We conclude from the record that the district court erroneously dismissed Hernandez's First Amendment claim sua sponte based on his failure to exhaust administrative remedies. Although exhaustion was required for the claim, the district court should not have considered the issue sua sponte because Hernandez was not required to plead or demonstrate exhaustion in his complaint.
Nonetheless, we affirm the district court's dismissal of this claim because Hernandez failed to allege facts to support a First Amendment claim. He alleged only that two prison officers read his legal papers, not that they read his incoming legal mail. He did not allege that the legal papers contained correspondence with an attorney or that the act inhibited his access to courts. Therefore, his allegations did not make out a First Amendment claim, and his complaint was subject to dismissal in that regard.
We also affirm the district court's dismissal of Hernandez's conspiracy count because he did not state such a claim under 42 U.S.C. § 1983 or § 1985. As noted above, he failed to state a claim regarding any substantive violations of his federal rights, and accordingly, he did not allege any actionable conspiracy. See Bendiburg v. Dempsey, 909 F.2d 463, 468 (11th Cir. 1990) (addressing § 1983 conspiracies); Park v. City of Atlanta, 120 F.3d 1157, 1162 (11th Cir. 1997) (addressing § 1985 conspiracies).

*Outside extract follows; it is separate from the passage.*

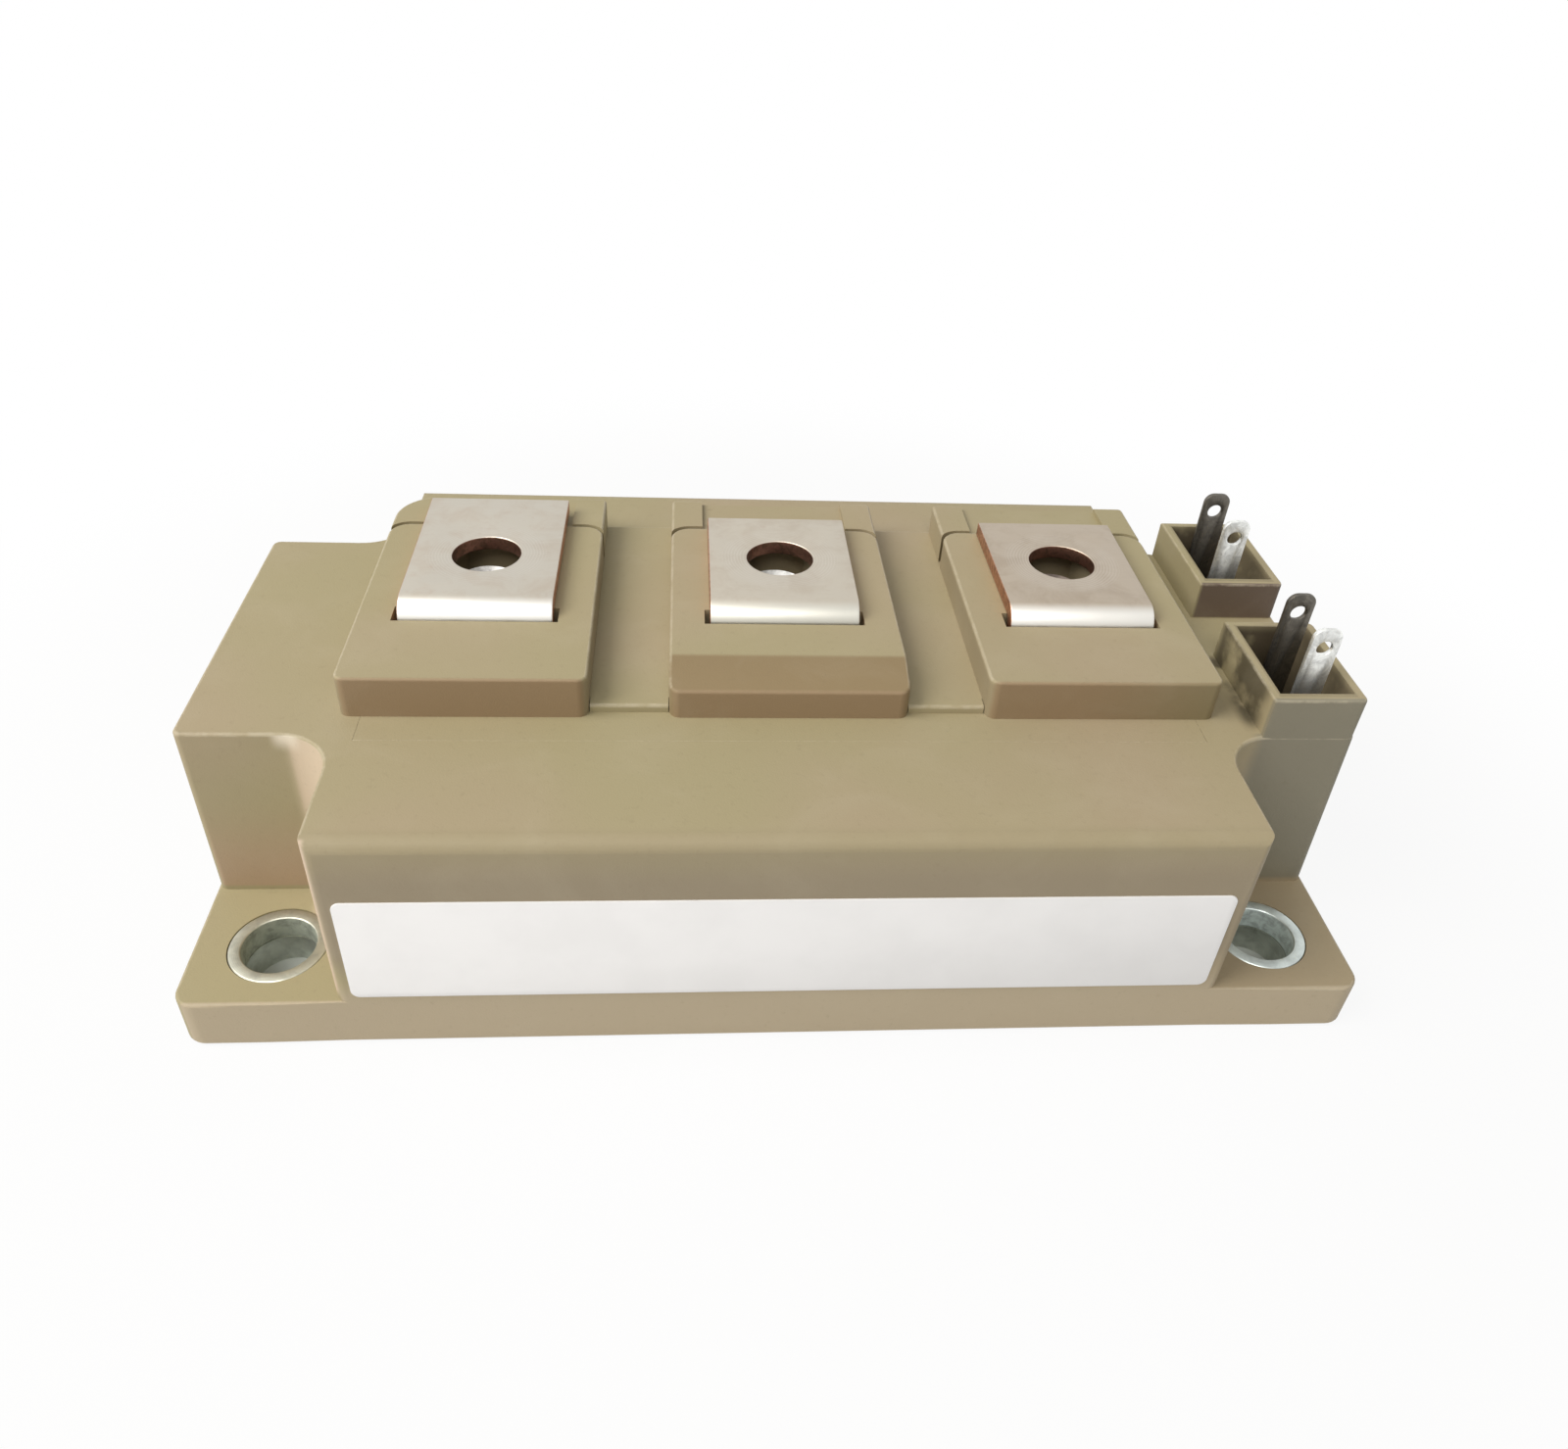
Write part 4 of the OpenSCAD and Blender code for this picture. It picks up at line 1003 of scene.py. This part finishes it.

Accordingly, we affirm the district court's dismissal of Hernandez federal claims and his related state claims. However, because the district court's dismissal of Hernandez's First Amendment claim was without prejudice, we vacate the judgment in that regard and remand with instructions for the district court to consider whether dismissal of the count for failure to state a claim should be with or without prejudice. See Welch v. Laney, 57 F.3d 1004, 1009 (11th Cir. 1995) (noting that dismissal for failure to state a claim may be with prejudice if plaintiff was given an opportunity to amend the complaint).
Because the district court properly dismissed Hernandez's federal claims, it properly chose not to exercise supplemental jurisdiction over his related state law claims. See 28 U.S.C. § 1367(a) and (c).